Sunday, March 16, 2014

Finally, A Worthwhile DC Title

Here's some background for people who don't know me personally.  I'm a pretty hardcore Marvel comics fan.  I don't do DC.  I use too, before the New 52 was a thing.  I was a pretty regular reader of Gotham City Sirens.  I loved that cast.  Catwoman, Harley, and Ivy.  All of them awesome, well developed female characters with flaws and interests.
And then the New 52 happened.  It completely reset that world I liked so much.  It infuriated me with new, more skimpy costumes for women.  Catwoman's actions didn't make any sense anymore, she just became this thrill seeking character with ridiculous scenes of Catwoman and Batman having rooftop liaisons and pouring diamonds over her breasts.  It just completely lost me.  I didn't want to read that even a little bit.  The friendships that won me over to GCS were gone overnight.

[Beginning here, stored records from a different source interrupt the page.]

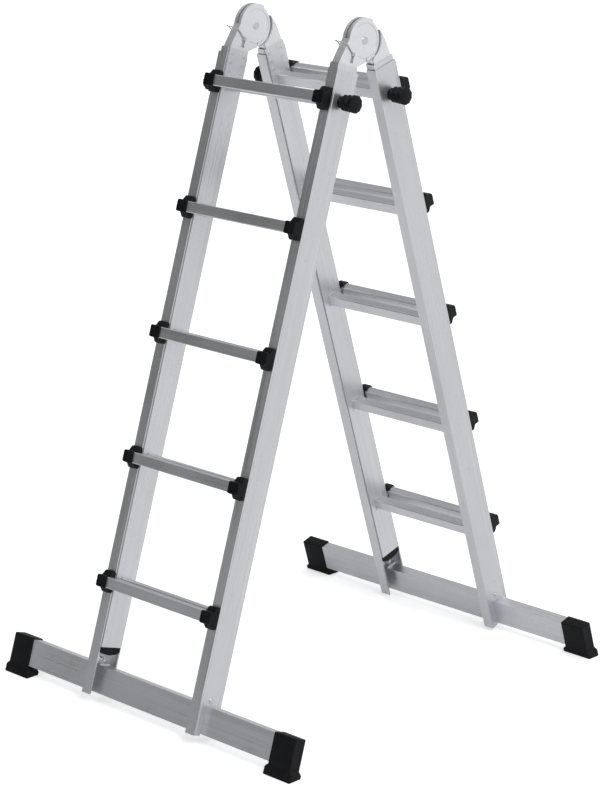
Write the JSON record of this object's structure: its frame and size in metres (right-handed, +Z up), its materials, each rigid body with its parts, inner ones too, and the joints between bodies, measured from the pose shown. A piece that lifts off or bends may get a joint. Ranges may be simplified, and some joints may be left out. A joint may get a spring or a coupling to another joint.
{
  "type": "multi position ladder",
  "caption": "Folding and telescoping multi position ladder standing as an A-frame, with two telescoped legs, outboard rungs, flared feet on wide crossbars and locking hinges.",
  "frame": {"origin": "on the floor, midway between the four feet and under the hinge axis", "axes": "+Z up, +X along the rungs to the viewer's right, -Y toward the front leg"},
  "size_m": [0.91, 1.0422, 1.4987],
  "materials": {
    "mill_aluminium": "satin extruded aluminium",
    "pale_zinc": "pale zinc plated pressed steel",
    "plated_steel": "bright plated steel",
    "black_plastic": "moulded black plastic",
    "black_rubber": "matt black rubber"
  },
  "bodies": {
    "front_outer": {"front_crossbar": "mill_aluminium", "front_crossbar_bolts": "plated_steel", "front_crossbar_brackets": "plated_steel", "front_foot_left": "black_rubber", "front_foot_right": "black_rubber", "front_lock_collars": "plated_steel", "front_outer_rung_1": "mill_aluminium", "front_outer_rung_2": "mill_aluminium", "front_outer_rung_3": "mill_aluminium", "front_outer_rung_4": "mill_aluminium", "front_outer_rung_5": "mill_aluminium", "front_outer_stile_left": "mill_aluminium", "front_outer_stile_right": "mill_aluminium", "front_rung_caps_left": "black_plastic", "front_rung_caps_right": "black_plastic"},
    "front_inner": {"front_hinge_left": "pale_zinc", "front_hinge_right": "pale_zinc", "front_hinge_rivets": "plated_steel", "front_inner_plugs": "black_plastic", "front_inner_rungs": "mill_aluminium", "front_inner_stile_left": "mill_aluminium", "front_inner_stile_right": "mill_aluminium", "hinge_pins": "plated_steel"},
    "rear_inner": {"lock_disc_left": "pale_zinc", "lock_disc_right": "pale_zinc", "rear_hinge_left": "pale_zinc", "rear_hinge_right": "pale_zinc", "rear_hinge_rivets": "plated_steel", "rear_inner_plugs": "black_plastic", "rear_inner_rungs": "mill_aluminium", "rear_inner_stile_left": "mill_aluminium", "rear_inner_stile_right": "mill_aluminium"},
    "rear_outer": {"rear_crossbar": "mill_aluminium", "rear_crossbar_bolts": "plated_steel", "rear_crossbar_brackets": "plated_steel", "rear_foot_left": "black_rubber", "rear_foot_right": "black_rubber", "rear_lock_collars": "plated_steel", "rear_outer_rung_1": "mill_aluminium", "rear_outer_rung_2": "mill_aluminium", "rear_outer_rung_3": "mill_aluminium", "rear_outer_rung_4": "mill_aluminium", "rear_outer_rung_5": "mill_aluminium", "rear_outer_stile_left": "mill_aluminium", "rear_outer_stile_right": "mill_aluminium", "rear_rung_caps_left": "black_plastic", "rear_rung_caps_right": "black_plastic"},
    "front_lock_left": {"front_lock_grip_left": "black_plastic", "front_lock_bolt_left": "plated_steel"},
    "front_lock_right": {"front_lock_grip_right": "black_plastic", "front_lock_bolt_right": "plated_steel"},
    "rear_lock_left": {"rear_lock_grip_left": "black_plastic", "rear_lock_bolt_left": "plated_steel"},
    "rear_lock_right": {"rear_lock_grip_right": "black_plastic", "rear_lock_bolt_right": "plated_steel"},
    "release_left": {"lock_bar_left": "plated_steel", "release_bail_left": "plated_steel"},
    "release_right": {"lock_bar_right": "plated_steel", "release_bail_right": "plated_steel"}
  },
  "joints": [
    {"name": "front_leg_slide", "type": "slide", "parent": "front_outer", "child": "front_inner", "axis": [0, 0.2999, 0.954], "range_m": [0, 1.12]},
    {"name": "leg_hinge", "type": "hinge", "parent": "front_inner", "child": "rear_inner", "pos_m": [0, 0, 1.45], "axis": [1, 0, 0], "range_deg": [-34.9, 145.1]},
    {"name": "rear_leg_slide", "type": "slide", "parent": "rear_inner", "child": "rear_outer", "axis": [0, 0.2999, -0.954], "range_m": [0, 1.12]},
    {"name": "front_lock_left_pull", "type": "slide", "parent": "front_outer", "child": "front_lock_left", "axis": [-1, 0, 0], "range_m": [0, 0.015], "stiffness_N_per_m": 1200, "springref_m": -0.01},
    {"name": "front_lock_right_pull", "type": "slide", "parent": "front_outer", "child": "front_lock_right", "axis": [1, 0, 0], "range_m": [0, 0.015], "stiffness_N_per_m": 1200, "springref_m": -0.01},
    {"name": "rear_lock_left_pull", "type": "slide", "parent": "rear_outer", "child": "rear_lock_left", "axis": [-1, 0, 0], "range_m": [0, 0.015], "stiffness_N_per_m": 1200, "springref_m": -0.01},
    {"name": "rear_lock_right_pull", "type": "slide", "parent": "rear_outer", "child": "rear_lock_right", "axis": [1, 0, 0], "range_m": [0, 0.015], "stiffness_N_per_m": 1200, "springref_m": -0.01},
    {"name": "release_left_pull", "type": "slide", "parent": "front_inner", "child": "release_left", "axis": [0, -0.2999, -0.954], "range_m": [0, 0.012], "stiffness_N_per_m": 800, "springref_m": -0.008},
    {"name": "release_right_pull", "type": "slide", "parent": "front_inner", "child": "release_right", "axis": [0, -0.2999, -0.954], "range_m": [0, 0.012], "stiffness_N_per_m": 800, "springref_m": -0.008}
  ]
}
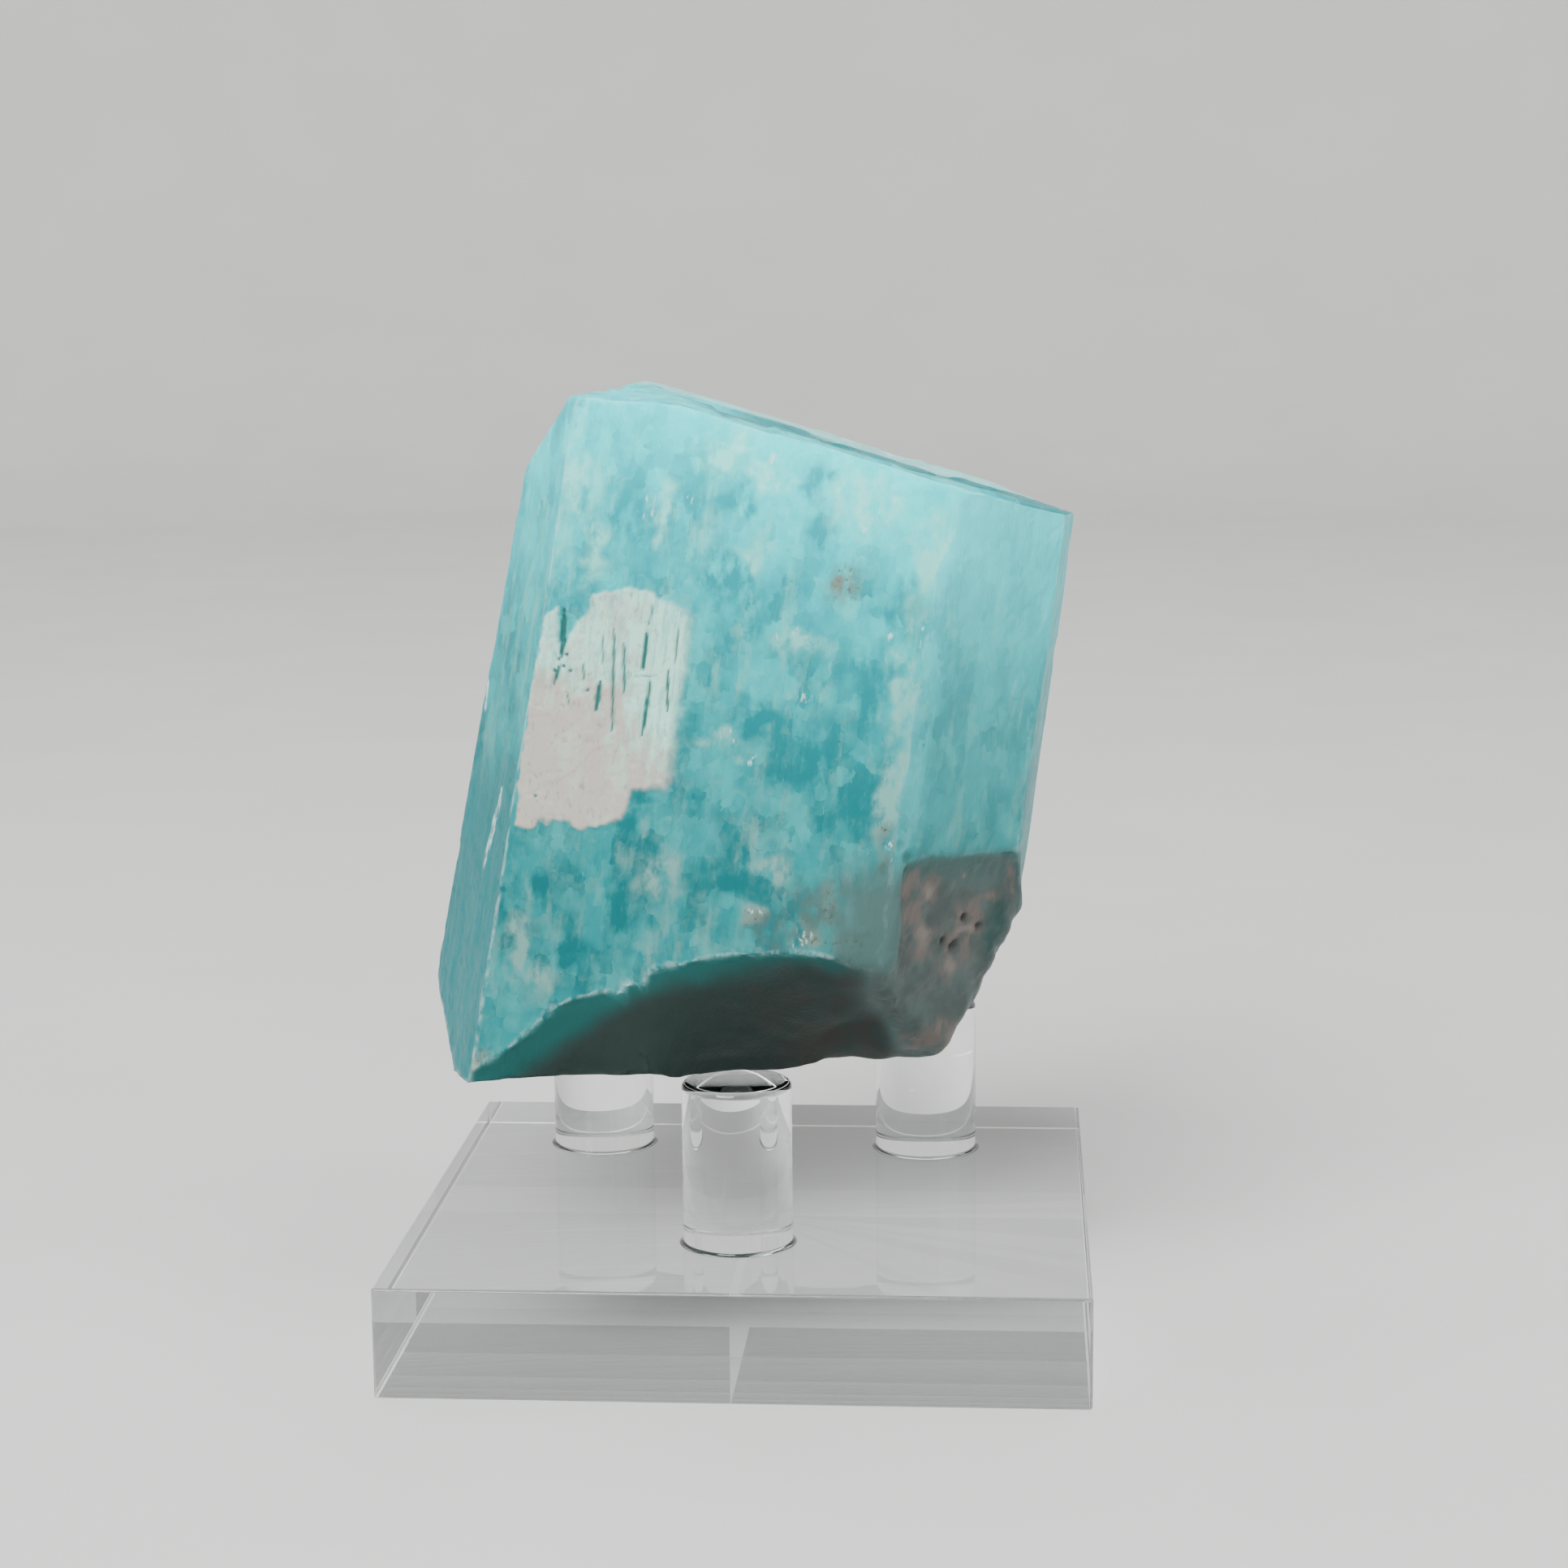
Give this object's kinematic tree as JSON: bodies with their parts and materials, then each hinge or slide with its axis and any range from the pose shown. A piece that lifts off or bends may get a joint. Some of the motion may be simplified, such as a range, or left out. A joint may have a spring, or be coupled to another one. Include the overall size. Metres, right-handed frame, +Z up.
{
  "type": "amazonite crystal on a clear stand",
  "caption": "Rough blue-green amazonite crystal, a blocky tapering prism with a broken base, resting on a clear acrylic block with upright pegs.",
  "frame": {"origin": "centre of the underside of the stand's block", "axes": "+Z up; the crystal's main face looks towards -Y, and +X is to the right of someone who faces it"},
  "size_m": [0.05, 0.05, 0.0692],
  "materials": {
    "amazonite": "satin blue-green feldspar with pale streaks",
    "acrylic": "clear polished"
  },
  "bodies": {
    "root": {"amazonite_crystal": "amazonite", "base_block": "acrylic", "post_front": "acrylic", "post_back_right": "acrylic", "post_back_left": "acrylic"}
  },
  "joints": []
}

Now, don't get me wrong, I'm not saying the characters I liked were saintly in the first place.  Harley allows herself to be continuously abused.  Ivy drugs people with her plants.  Catwoman steals from rich people.  All three of them are criminally insane.  But they're awesome female villains, or they were before the New 52.
 I swore off DC.  After Harleygate,  I was so deeply disillusioned with DC comics as a company, I was pretty sure they were never getting my money again.
 Enter Injustice: Gods Among Us.  It's just a video game novelization, right?  I mean, it's not even canon.  It's a little pocket universe created for the purpose of making an interesting video game.  Maybe that's what DC needs to do.  Their characters and plots are so warped and twisted from the way they started, maybe they should just go ahead and throw any notion of canon out the window and just write a series of what if books.  Who would think that's a viable strategy to revitalize a project like this?
The thing Injustice Gods Among Us is most similar to so far, I think, is the Marvel Civil War arc.  Some people hate Civil War, but I love it.  It's high drama.  It tests relationships.  It forces characters to confront some of their issues.  It's fast paced and unafraid of applying preasure to the main characters by killing off major characters and fan favorites.  This series really condenses a lot of action and drama to each issue.
I love the way this series treats characters like Aquaman as and the Flash as the major players they were designed to be instead of demoting them to the back seat their characters frequently take.
I found myself riveted by interactions between characters who have never come across each other before.  Oddly enough, I came out of volume 1 shipping the Green Arrow with Harley Quinn.  OTP.
DC is still doing an awful job at the character design level when it comes to female costumes.  In this particular book, however, the actions of all my favorite characters are in line with who those characters are.
One of my favorite scenes, one that I think was very daring, was an accusation by Superman that Batman loved the Joker, that he kept him alive because he enjoyed their games.  The writing in that scene was so spot on, so true to the anger those characters felt towards one another.
I ate it up, and now I want to read some more.